For the time being, the Russian National Guard’s commanders insist that its main objective is confronting terrorists and armed gangs, underplaying its role in dispersing civilians. But the same day the president’s decree was published, May 20, an article with the byline of Yuri Baluyevsky was published in the Independent Military Observer. In the recent past, Baluyevsky had been chief of the Armed Forces General Staff; he was later deputy secretary of the Security Council, and is now an adviser to the Russian National Guard’s commander-in-chief. His article is notable for its frankness.

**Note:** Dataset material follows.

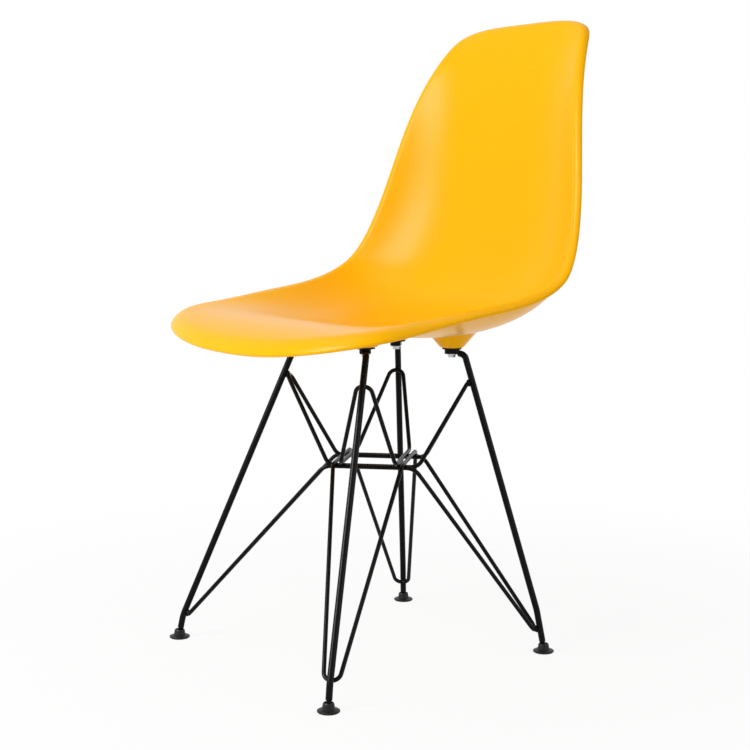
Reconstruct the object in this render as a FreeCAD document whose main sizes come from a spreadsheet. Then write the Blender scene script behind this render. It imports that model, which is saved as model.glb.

“As a military man,” writes Baluyevsky, “I compare our country to a target. The center is the leadership and political elite. The second circle is the economy, the third, infrastructure, the fourth, the populace, and the fifth, the Armed Forces. Currently, it is not the Armed Forces who are being attacked, but the civilian population, since, compared with the military, it is the segment of society most vulnerable to the forces and methods of psychological warfare. The scenario for how events unfold is known from the color revolutions. The organizers get millions of people shouting ‘Down with the government!’ to take to the streets. The authorities start to lose control. Next come sanctions and an integrated attack on the country’s economy. The armed forces don’t know what to do. All of this leads the country to collapse. This is how a modern war could unfold.  The emergence of the National Guard is a response to the challenge to our society, to the threat posed by the use of so-called nonviolent resistance, which it would be more accurate to call a ‘color revolution.'”

Thus, society’s allegedly least responsible segment, the civilian population of one’s own country, has been transformed into a potential enemy against whom the Russian National Guard and the army will be allowed to use force. They will be allowed to use military force against their own people.